Requirement => Below is a block of records; repeat all of them exactly.

---- Data extract

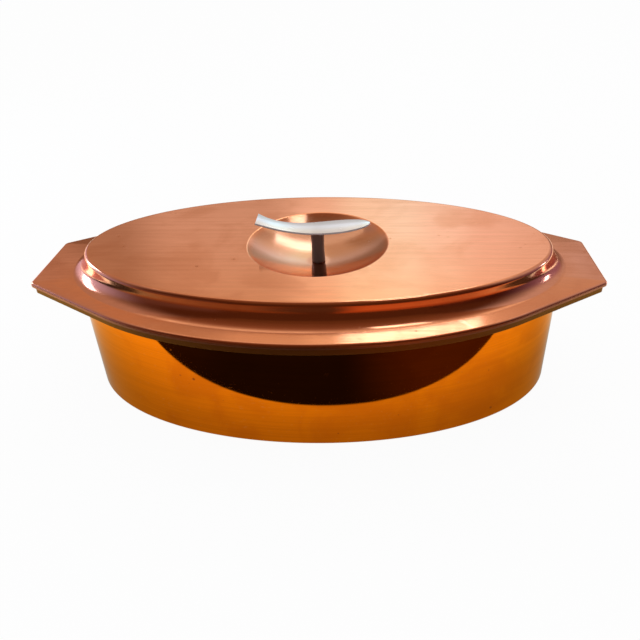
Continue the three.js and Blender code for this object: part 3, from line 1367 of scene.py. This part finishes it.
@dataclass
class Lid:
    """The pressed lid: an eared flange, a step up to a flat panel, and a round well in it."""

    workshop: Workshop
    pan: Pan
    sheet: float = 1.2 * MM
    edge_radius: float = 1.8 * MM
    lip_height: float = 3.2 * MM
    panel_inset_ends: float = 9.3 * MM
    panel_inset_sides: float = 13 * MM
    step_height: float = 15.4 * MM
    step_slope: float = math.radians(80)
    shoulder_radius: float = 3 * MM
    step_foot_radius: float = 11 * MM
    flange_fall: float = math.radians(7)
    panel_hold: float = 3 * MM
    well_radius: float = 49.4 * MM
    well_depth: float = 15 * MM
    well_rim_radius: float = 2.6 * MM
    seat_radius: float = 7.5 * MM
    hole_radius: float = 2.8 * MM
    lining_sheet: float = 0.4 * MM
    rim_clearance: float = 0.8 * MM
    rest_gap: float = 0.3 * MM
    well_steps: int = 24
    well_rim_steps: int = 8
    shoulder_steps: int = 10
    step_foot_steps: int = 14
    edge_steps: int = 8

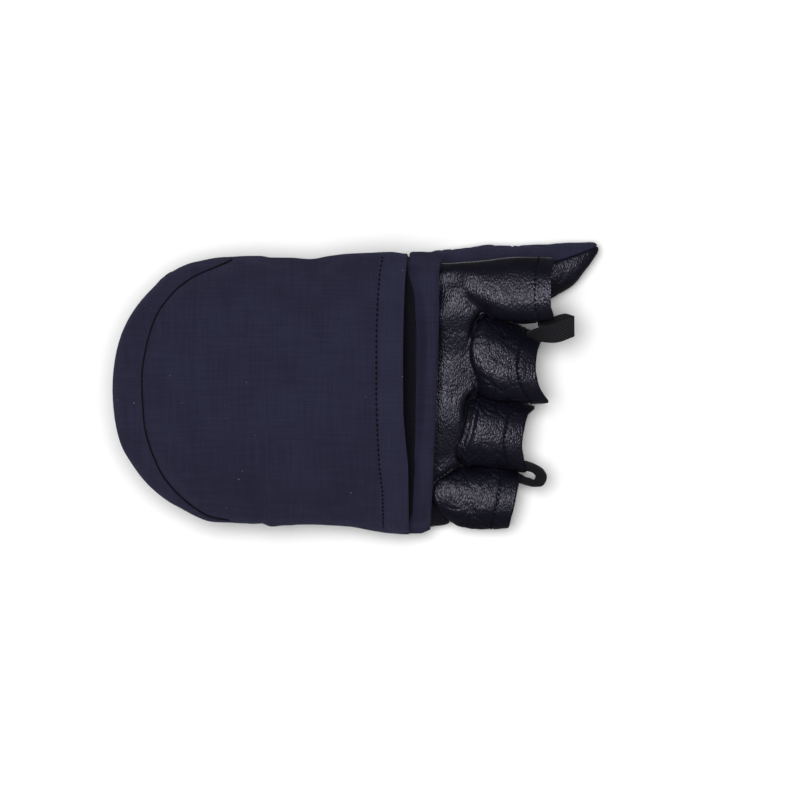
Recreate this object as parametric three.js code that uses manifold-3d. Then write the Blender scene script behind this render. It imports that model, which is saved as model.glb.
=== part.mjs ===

--------

Reply to the exercise =>
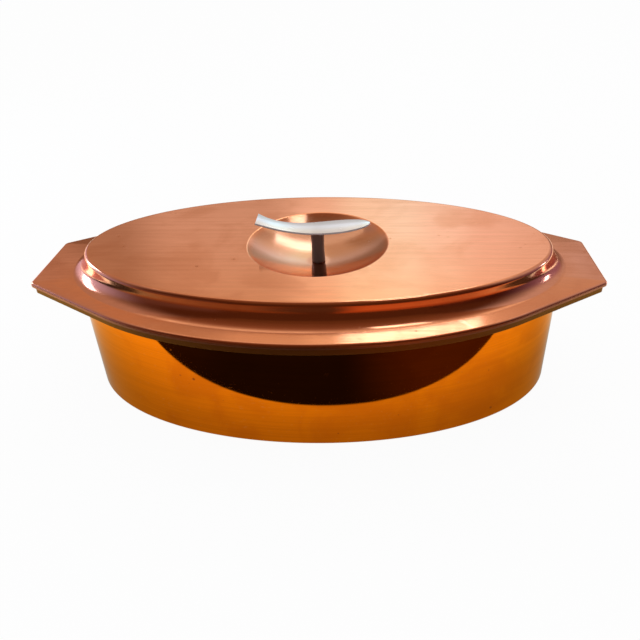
Continue the three.js and Blender code for this object: part 3, from line 1367 of scene.py. This part finishes it.
@dataclass
class Lid:
    """The pressed lid: an eared flange, a step up to a flat panel, and a round well in it."""

    workshop: Workshop
    pan: Pan
    sheet: float = 1.2 * MM
    edge_radius: float = 1.8 * MM
    lip_height: float = 3.2 * MM
    panel_inset_ends: float = 9.3 * MM
    panel_inset_sides: float = 13 * MM
    step_height: float = 15.4 * MM
    step_slope: float = math.radians(80)
    shoulder_radius: float = 3 * MM
    step_foot_radius: float = 11 * MM
    flange_fall: float = math.radians(7)
    panel_hold: float = 3 * MM
    well_radius: float = 49.4 * MM
    well_depth: float = 15 * MM
    well_rim_radius: float = 2.6 * MM
    seat_radius: float = 7.5 * MM
    hole_radius: float = 2.8 * MM
    lining_sheet: float = 0.4 * MM
    rim_clearance: float = 0.8 * MM
    rest_gap: float = 0.3 * MM
    well_steps: int = 24
    well_rim_steps: int = 8
    shoulder_steps: int = 10
    step_foot_steps: int = 14
    edge_steps: int = 8

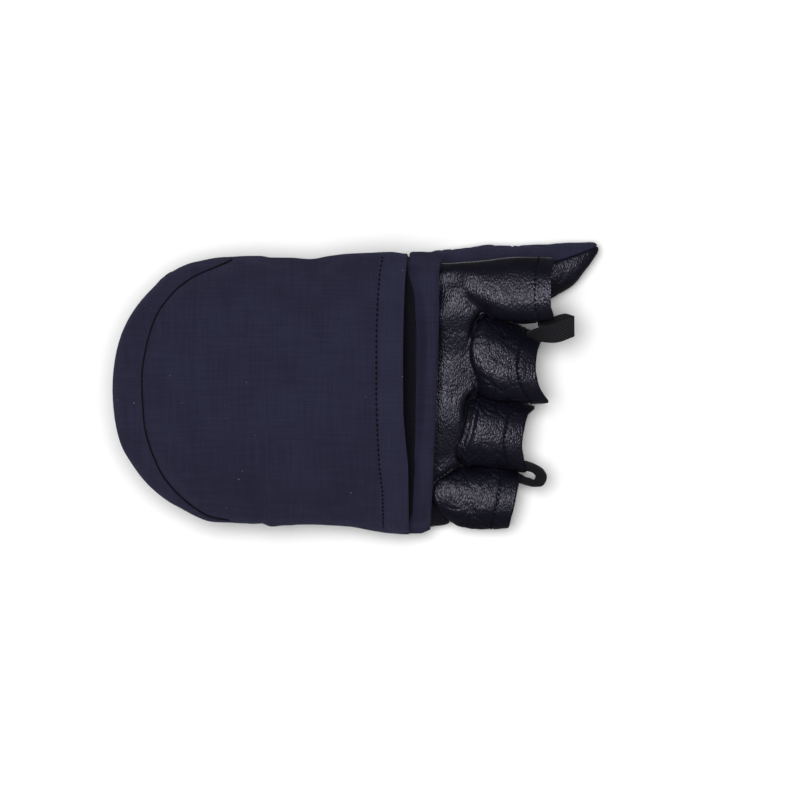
Recreate this object as parametric three.js code that uses manifold-3d. Then write the Blender scene script behind this render. It imports that model, which is saved as model.glb.
=== part.mjs ===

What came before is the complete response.